Le magicien quantique

Künsken, Derek; traduit de l’anglais (Canada) par Gilles Goullet
Science-fiction
Paris : Albin Michel, 2020, 487 pages, 22.90 € (Collection Imaginaire)

🙂 🙂 Un casse dans les étoiles

Belisarius Arjona est un homme quantique. Ses pairs ont été créés pour pousser les capacités cognitives de l’humain à un niveau extrême. En fugue quantique, Belisarius est capable de transformer la probabilité en réalité. Toujours sur le fil, de par sa nature-même, il a trouvé un équilibre précaire en tant qu’escroc. Et quand un client lui offre une immense richesse pour déplacer une flotte de vaisseaux de guerre à travers un trou de ver ennemi, Belisarius accepte la mission et se met en quête d’un équipage composé de post-humains comme lui, mais aussi d’une Intelligence Artificielle surpuissante répondant au doux nom de saint Mathieu. Réussiront-ils leur mission, au risque de déclencher une guerre interstellaire ? (présentation de l’éditeur)

Nouvelle plume chez Albin Michel Imaginaire

La collection Albin Michel Imaginaire gâte à nouveau les lecteurs avec la publication d’un jeune auteur encore inédit en français. Pour l’occasion, direction l’Amérique du Nord où Derek Künsken se profile depuis quelques années comme l’une des futures figures majeures de la science-fiction canadienne. Un statut pour le moins élogieux car, si le lecteur francophone ne le sait pas toujours, le Canada a accueilli et accueille encore de nombreux majeurs auteurs de la science-fiction. Citons seulement : le célébrissime A. E. van Vogt, chef de file de l’âge d’or de la science-fiction américaine au milieu du XXe siècle ; l’excellent et prolifique Robert Charles Wilson (lire et relire Spin) ; mais également des figures féminines et féministes incontournables comme Margareth Atwood (auteure de La Servante écarlate que l’on ne présente plus) et la plus discrète mais tout aussi importante Élisabeth Vonarburg (l’excellent Chroniques du Pays des Mères réédité récemment chez Mnémos). Loin de la science-fiction mesurée et engagée de ces deux dernières, Le Magicien Quantique propose une aventure de pur divertissement à la jonction entre les spéculations scientifiques complexes d’un Greg Egan et le space-opera grand spectacle de James S. A. Corey.

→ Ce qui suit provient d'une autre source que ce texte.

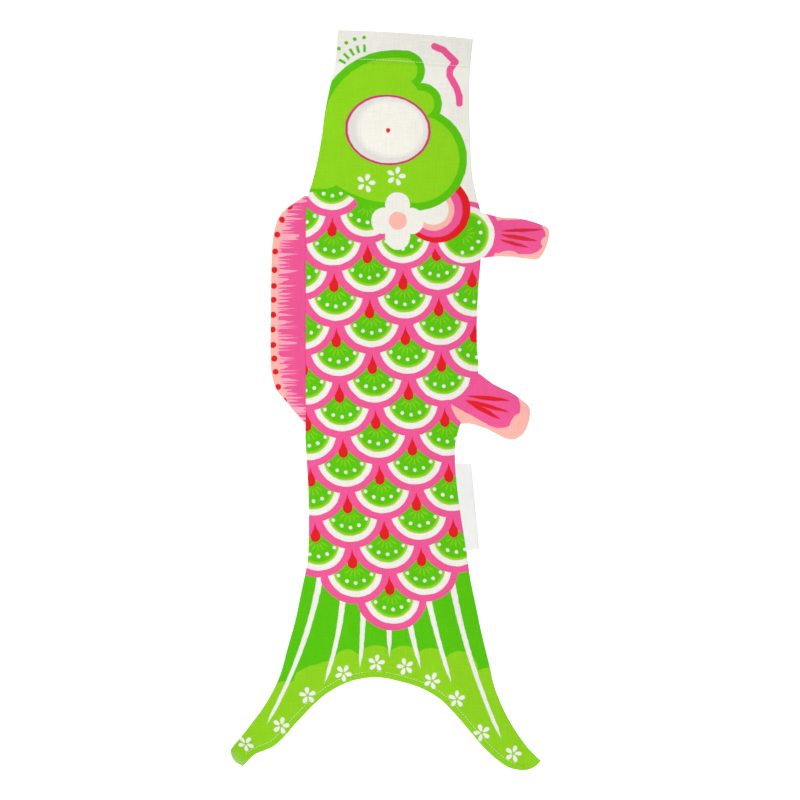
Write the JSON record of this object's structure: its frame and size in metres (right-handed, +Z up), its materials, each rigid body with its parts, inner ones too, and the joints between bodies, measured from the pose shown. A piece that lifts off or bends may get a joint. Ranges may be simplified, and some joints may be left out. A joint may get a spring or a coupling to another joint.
{
  "type": "carp streamer",
  "caption": "Hanging carp-shaped windsock of printed cotton, a flat sewn tube open at the hemmed mouth and the forked tail, with side fins that flap.",
  "frame": {"origin": "centre of the mouth rim, where the streamer is held", "axes": "+Z up along the hanging streamer towards the mouth, -Y out of the front panel, +X to the right seen from the front, towards the two short fins"},
  "size_m": [0.302, 0.0186, 0.7025],
  "materials": {
    "printed_cotton": "matte",
    "cotton_reverse": "matte",
    "hem_thread": "matte",
    "label_tape": "matte",
    "hoop_wire": "satin",
    "hoop_sleeve": "satin"
  },
  "bodies": {
    "head": {"head_front_panel": "printed_cotton", "head_back_panel": "printed_cotton", "head_left_seam": "cotton_reverse", "head_right_seam": "cotton_reverse", "mouth_hem_front": "cotton_reverse", "mouth_hem_back": "cotton_reverse", "mouth_hoop": "hoop_wire", "hoop_sleeve": "hoop_sleeve", "mouth_hem_thread_front": "hem_thread", "mouth_hem_thread_back": "hem_thread"},
    "mid_body": {"mid_body_front_panel": "printed_cotton", "mid_body_back_panel": "printed_cotton", "mid_body_left_seam": "cotton_reverse", "mid_body_right_seam": "cotton_reverse"},
    "rear_body": {"rear_body_front_panel": "printed_cotton", "rear_body_back_panel": "printed_cotton", "rear_body_left_seam": "cotton_reverse", "rear_body_right_seam": "cotton_reverse"},
    "tail_root": {"tail_root_front_panel": "printed_cotton", "tail_root_back_panel": "printed_cotton", "tail_root_left_seam": "cotton_reverse", "tail_root_right_seam": "cotton_reverse", "tail_root_hem_thread_front": "hem_thread", "tail_root_hem_thread_back": "hem_thread"},
    "left_lobe": {"left_lobe_front_panel": "printed_cotton", "left_lobe_back_panel": "printed_cotton", "left_lobe_seam": "cotton_reverse", "left_lobe_hem_thread_front": "hem_thread", "left_lobe_hem_thread_back": "hem_thread"},
    "right_lobe": {"right_lobe_front_panel": "printed_cotton", "right_lobe_back_panel": "printed_cotton", "right_lobe_seam": "cotton_reverse", "right_lobe_hem_thread_front": "hem_thread", "right_lobe_hem_thread_back": "hem_thread"},
    "long_fin": {"long_fin_front_layer": "printed_cotton", "long_fin_back_layer": "printed_cotton"},
    "upper_fin": {"upper_fin_front_layer": "printed_cotton", "upper_fin_back_layer": "printed_cotton"},
    "lower_fin": {"lower_fin_front_layer": "printed_cotton", "lower_fin_back_layer": "printed_cotton"},
    "label": {"woven_label": "label_tape"}
  },
  "joints": [
    {"name": "neck_bend", "type": "hinge", "parent": "head", "child": "mid_body", "pos_m": [0, 0, -0.141], "axis": [-1, 0, 0], "range_deg": [-60, 60]},
    {"name": "waist_bend", "type": "hinge", "parent": "mid_body", "child": "rear_body", "pos_m": [0, 0, -0.39], "axis": [-1, 0, 0], "range_deg": [-60, 60]},
    {"name": "tail_bend", "type": "hinge", "parent": "rear_body", "child": "tail_root", "pos_m": [0, 0, -0.5115], "axis": [-1, 0, 0], "range_deg": [-60, 60]},
    {"name": "left_lobe_flap", "type": "hinge", "parent": "tail_root", "child": "left_lobe", "pos_m": [-0.03252, 0, -0.62016], "axis": [-0.823, 0, 0.568], "range_deg": [-75, 75]},
    {"name": "right_lobe_flap", "type": "hinge", "parent": "tail_root", "child": "right_lobe", "pos_m": [-0.0191, 0, -0.62056], "axis": [-0.8554, 0, -0.5179], "range_deg": [-75, 75]},
    {"name": "long_fin_flap", "type": "hinge", "parent": "mid_body", "child": "long_fin", "pos_m": [-0.095, 0, -0.261], "axis": [0, 0, 1], "range_deg": [-120, 120], "stiffness_Nm_per_rad": 0.0005},
    {"name": "upper_fin_flap", "type": "hinge", "parent": "mid_body", "child": "upper_fin", "pos_m": [0.07125, 0, -0.19075], "axis": [0.0115, 0, -0.9999], "range_deg": [-120, 120], "stiffness_Nm_per_rad": 0.0003},
    {"name": "lower_fin_flap", "type": "hinge", "parent": "mid_body", "child": "lower_fin", "pos_m": [0.06125, 0, -0.346], "axis": [-0.3425, 0, -0.9395], "range_deg": [-120, 120], "stiffness_Nm_per_rad": 0.0003},
    {"name": "label_flap", "type": "hinge", "parent": "rear_body", "child": "label", "pos_m": [0.05325, 0, -0.44875], "axis": [0.113, 0, -0.9936], "range_deg": [-120, 120], "stiffness_Nm_per_rad": 0.0001}
  ]
}
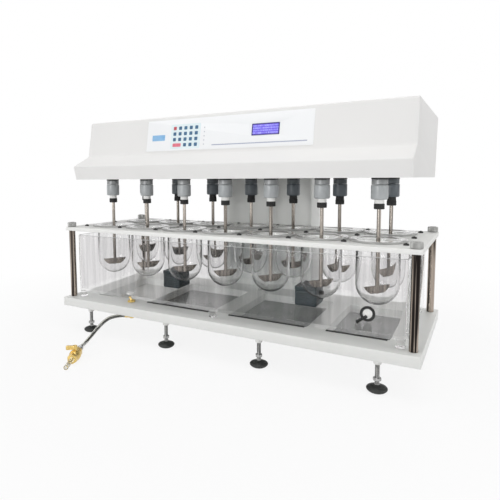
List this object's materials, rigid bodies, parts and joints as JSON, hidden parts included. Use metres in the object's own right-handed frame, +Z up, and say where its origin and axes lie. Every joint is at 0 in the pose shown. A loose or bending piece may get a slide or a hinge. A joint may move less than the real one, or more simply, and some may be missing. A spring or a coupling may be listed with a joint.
{
  "type": "tablet dissolution tester",
  "caption": "Bench dissolution tester: rows of stirred glass vessels hang in a clear water bath under a lifting head with a control panel",
  "frame": {"origin": "on the bench, under the middle of the tester's outer box without its drain hose", "axes": "+X along the rows to the right seen from the front, -Y towards the user, +Z up"},
  "size_m": [1.11, 0.8563, 0.693],
  "materials": {
    "white_paint": "satin white paint",
    "white_board": "white plastic board",
    "panel_film": "printed membrane",
    "display": "blue display behind a clear cover",
    "clear_plastic": "clear moulded plastic",
    "glass": "clear glass",
    "stainless": "turned stainless steel",
    "dark_box": "dark moulded plastic",
    "grey_plastic": "light grey moulded plastic",
    "black_plastic": "black moulded plastic",
    "column_grey": "satin grey paint",
    "brass": "machined brass",
    "hose_plastic": "clear soft plastic",
    "cast_alloy": "cast alloy",
    "belt_rubber": "moulded rubber"
  },
  "bodies": {
    "stand": {"base_tray": "white_board", "bath_tank": "clear_plastic", "circulator_left": "dark_box", "circulator_right": "dark_box", "column_cover": "column_grey", "lift_actuator": "cast_alloy", "vessel_plate": "white_board", "drain_fitting": "brass", "drain_hose": "hose_plastic", "drain_valve": "brass", "corner_post_front_left": "stainless", "corner_post_front_right": "stainless", "corner_post_rear_left": "stainless", "corner_post_rear_right": "stainless", "vessel_front_1": "glass", "vessel_front_2": "glass", "vessel_front_3": "glass", "vessel_front_4": "glass", "vessel_front_5": "glass", "vessel_front_6": "glass", "vessel_front_7": "glass", "vessel_rear_1": "glass", "vessel_rear_2": "glass", "vessel_rear_3": "glass", "vessel_rear_4": "glass", "vessel_rear_5": "glass", "vessel_rear_6": "glass", "vessel_rear_7": "glass"},
    "head": {"head_cover": "white_paint", "head_chassis": "white_paint", "head_back_cover": "white_paint", "control_panel": "panel_film", "display_window": "display", "drive_motor": "cast_alloy", "drive_belt": "belt_rubber", "lift_mast": "stainless", "actuator_rod": "stainless", "power_inlet": "black_plastic"},
    "motor_pulley": {"motor_pulley": "cast_alloy"},
    "switch_rocker": {"switch_rocker": "black_plastic"},
    "valve_lever": {"valve_lever": "brass"},
    "plate_knob_front_left": {"plate_knob_front_left": "grey_plastic"},
    "plate_knob_front_right": {"plate_knob_front_right": "grey_plastic"},
    "plate_knob_rear_left": {"plate_knob_rear_left": "grey_plastic"},
    "plate_knob_rear_right": {"plate_knob_rear_right": "grey_plastic"},
    "stirrer_front_1": {"stirrer_front_1": "stainless"},
    "stirrer_front_2": {"stirrer_front_2": "stainless"},
    "stirrer_front_3": {"stirrer_front_3": "stainless"},
    "stirrer_front_4": {"stirrer_front_4": "stainless"},
    "stirrer_front_5": {"stirrer_front_5": "stainless"},
    "stirrer_front_6": {"stirrer_front_6": "stainless"},
    "stirrer_front_7": {"stirrer_front_7": "stainless"},
    "stirrer_rear_1": {"stirrer_rear_1": "stainless"},
    "stirrer_rear_2": {"stirrer_rear_2": "stainless"},
    "stirrer_rear_3": {"stirrer_rear_3": "stainless"},
    "stirrer_rear_4": {"stirrer_rear_4": "stainless"},
    "stirrer_rear_5": {"stirrer_rear_5": "stainless"},
    "stirrer_rear_6": {"stirrer_rear_6": "stainless"},
    "stirrer_rear_7": {"stirrer_rear_7": "stainless"}
  },
  "joints": [
    {"name": "head_lift", "type": "slide", "parent": "stand", "child": "head", "axis": [0, 0, 1], "range_m": [0, 0.18]},
    {"name": "motor_spin", "type": "hinge", "parent": "head", "child": "motor_pulley", "pos_m": [0.47, -0.0865, 0.535], "axis": [0, 0, 1], "continuous": true},
    {"name": "switch_rock", "type": "hinge", "parent": "head", "child": "switch_rocker", "pos_m": [-0.4175, 0.27702, 0.57953], "axis": [-1, 0, 0], "range_deg": [0, 20]},
    {"name": "valve_turn", "type": "hinge", "parent": "stand", "child": "valve_lever", "pos_m": [-0.30974, -0.48205, 0.0162], "axis": [0, 0, 1], "range_deg": [0, 90]},
    {"name": "stirrer_front_1_spin", "type": "hinge", "parent": "head", "child": "stirrer_front_1", "pos_m": [-0.435, -0.174, 0.4], "axis": [0, 0, 1], "continuous": true},
    {"name": "stirrer_front_2_spin", "type": "hinge", "parent": "head", "child": "stirrer_front_2", "pos_m": [-0.29, -0.174, 0.4], "axis": [0, 0, 1], "continuous": true},
    {"name": "stirrer_front_3_spin", "type": "hinge", "parent": "head", "child": "stirrer_front_3", "pos_m": [-0.145, -0.174, 0.4], "axis": [0, 0, 1], "continuous": true},
    {"name": "stirrer_front_4_spin", "type": "hinge", "parent": "head", "child": "stirrer_front_4", "pos_m": [0, -0.174, 0.4], "axis": [0, 0, 1], "continuous": true},
    {"name": "stirrer_front_5_spin", "type": "hinge", "parent": "head", "child": "stirrer_front_5", "pos_m": [0.145, -0.174, 0.4], "axis": [0, 0, 1], "continuous": true},
    {"name": "stirrer_front_6_spin", "type": "hinge", "parent": "head", "child": "stirrer_front_6", "pos_m": [0.29, -0.174, 0.4], "axis": [0, 0, 1], "continuous": true},
    {"name": "stirrer_front_7_spin", "type": "hinge", "parent": "head", "child": "stirrer_front_7", "pos_m": [0.435, -0.174, 0.4], "axis": [0, 0, 1], "continuous": true},
    {"name": "stirrer_rear_1_spin", "type": "hinge", "parent": "head", "child": "stirrer_rear_1", "pos_m": [-0.435, 0.001, 0.4], "axis": [0, 0, 1], "continuous": true},
    {"name": "stirrer_rear_2_spin", "type": "hinge", "parent": "head", "child": "stirrer_rear_2", "pos_m": [-0.29, 0.001, 0.4], "axis": [0, 0, 1], "continuous": true},
    {"name": "stirrer_rear_3_spin", "type": "hinge", "parent": "head", "child": "stirrer_rear_3", "pos_m": [-0.145, 0.001, 0.4], "axis": [0, 0, 1], "continuous": true},
    {"name": "stirrer_rear_4_spin", "type": "hinge", "parent": "head", "child": "stirrer_rear_4", "pos_m": [0, 0.001, 0.4], "axis": [0, 0, 1], "continuous": true},
    {"name": "stirrer_rear_5_spin", "type": "hinge", "parent": "head", "child": "stirrer_rear_5", "pos_m": [0.145, 0.001, 0.4], "axis": [0, 0, 1], "continuous": true},
    {"name": "stirrer_rear_6_spin", "type": "hinge", "parent": "head", "child": "stirrer_rear_6", "pos_m": [0.29, 0.001, 0.4], "axis": [0, 0, 1], "continuous": true},
    {"name": "stirrer_rear_7_spin", "type": "hinge", "parent": "head", "child": "stirrer_rear_7", "pos_m": [0.435, 0.001, 0.4], "axis": [0, 0, 1], "continuous": true},
    {"name": "knob_front_left_turn", "type": "hinge", "parent": "stand", "child": "plate_knob_front_left", "pos_m": [-0.535, -0.2685, 0.353], "axis": [0, 0, 1], "continuous": true},
    {"name": "knob_front_right_turn", "type": "hinge", "parent": "stand", "child": "plate_knob_front_right", "pos_m": [0.535, -0.2685, 0.353], "axis": [0, 0, 1], "continuous": true},
    {"name": "knob_rear_left_turn", "type": "hinge", "parent": "stand", "child": "plate_knob_rear_left", "pos_m": [-0.535, 0.0955, 0.353], "axis": [0, 0, 1], "continuous": true},
    {"name": "knob_rear_right_turn", "type": "hinge", "parent": "stand", "child": "plate_knob_rear_right", "pos_m": [0.535, 0.0955, 0.353], "axis": [0, 0, 1], "continuous": true}
  ],
  "couplings": [
    {"joint": "stirrer_front_1_spin", "follows": "motor_spin", "ratio": 1},
    {"joint": "stirrer_front_2_spin", "follows": "motor_spin", "ratio": 1},
    {"joint": "stirrer_front_3_spin", "follows": "motor_spin", "ratio": 1},
    {"joint": "stirrer_front_4_spin", "follows": "motor_spin", "ratio": 1},
    {"joint": "stirrer_front_5_spin", "follows": "motor_spin", "ratio": 1},
    {"joint": "stirrer_front_6_spin", "follows": "motor_spin", "ratio": 1},
    {"joint": "stirrer_front_7_spin", "follows": "motor_spin", "ratio": 1},
    {"joint": "stirrer_rear_1_spin", "follows": "motor_spin", "ratio": 1},
    {"joint": "stirrer_rear_2_spin", "follows": "motor_spin", "ratio": 1},
    {"joint": "stirrer_rear_3_spin", "follows": "motor_spin", "ratio": 1},
    {"joint": "stirrer_rear_4_spin", "follows": "motor_spin", "ratio": 1},
    {"joint": "stirrer_rear_5_spin", "follows": "motor_spin", "ratio": 1},
    {"joint": "stirrer_rear_6_spin", "follows": "motor_spin", "ratio": 1},
    {"joint": "stirrer_rear_7_spin", "follows": "motor_spin", "ratio": 1}
  ]
}
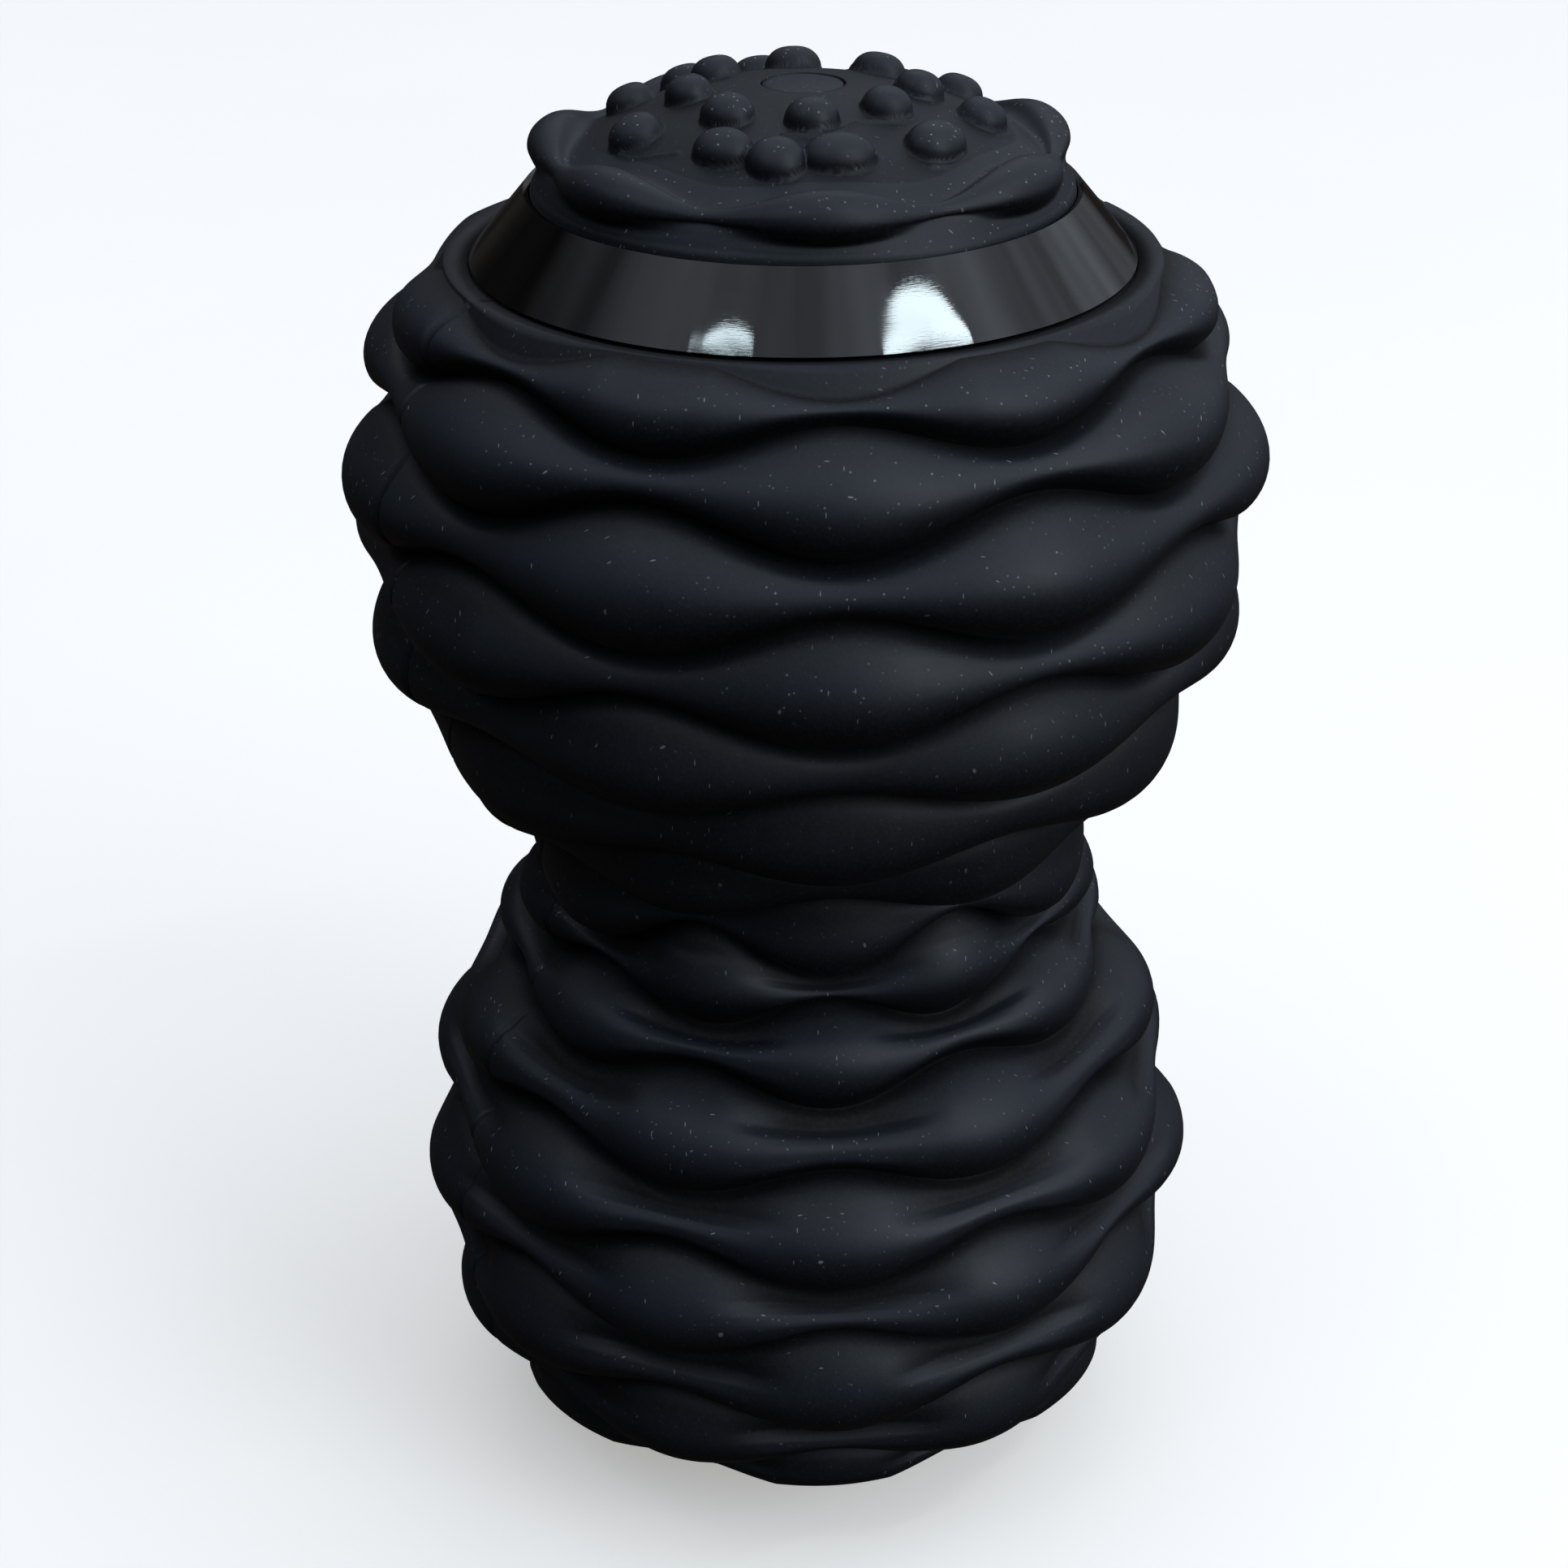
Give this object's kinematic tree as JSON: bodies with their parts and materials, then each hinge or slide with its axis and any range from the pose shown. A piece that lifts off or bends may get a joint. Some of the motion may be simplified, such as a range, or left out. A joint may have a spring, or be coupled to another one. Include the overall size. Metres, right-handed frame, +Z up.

Physique quantique et as de la cambriole

Derek Künsken met ainsi en scène des éléments issus des matières les plus ardues de l’astrophysique (trous de ver et autres propriétés quantiques sont au cœur de l’intrigue). Que le lecteur se rassure, loin de l’aridité parfois rebutante de la hard s-f, Le Magicien quantique constitue un véritable plaisir de lecture destiné à un large public. S’il demande une certaine attention pour s’approprier l’univers et ses enjeux (mais n’est-ce pas là le propre de la science-fiction ?), le récit est mené d’une main de maître et l’intrigue, suffisamment haletante pour qu’on ne décroche pas une minute. Comment cette improbable bande de malfrats de l’espace va-t-elle réussir son coup ? Le cœur du roman est là et tous les ingrédients d’un bon récit de cambriolage sont au rendez-vous. Rebondissements multiples, trahisons et retournements de situation réjouiront les amateurs du genre.

De belles idées de science-fiction

Mais le cadre science-fictionnel n’est pas uniquement là pour donner au décors une touche d’exotisme bienvenue. Derek Künsken propose également de très belles idées. L’exploration des possibilités liées aux théories de la physique quantique offrent certes quelques beaux passages, mais c’est dans la création des différents types d’humains génétiquement modifiés que réside la plus grande originalité du récit. Car ces personnages hauts en couleurs, toujours à la limite de la folie, permettent à l’auteur de jongler avec un talent certain entre l’humour le plus absurde et l’horreur la plus glaçante, comme l’illustrent bien les Fantoches, ces humains miniaturisés créés pour être de parfaits esclaves ressentant une véritable extase religieuse face à leurs créateurs.

Une belle réussite

Pour un premier roman, Derek Künsken ne s’est pas facilité la tâche. Exploiter les codes du récit de braquage dans un contexte de science-fiction et mettre des théories scientifiques complexes et difficilement simplifiables au service d’une intrigue orientée action constituaient certainement un défi de taille. Le pari est largement gagné et le roman, étonnamment riche pour un texte relativement court (au regard des critères habituels du genre), se dévore en quelques sessions de lecture. La suite est déjà écrite, nous attendons sa traduction avec impatience.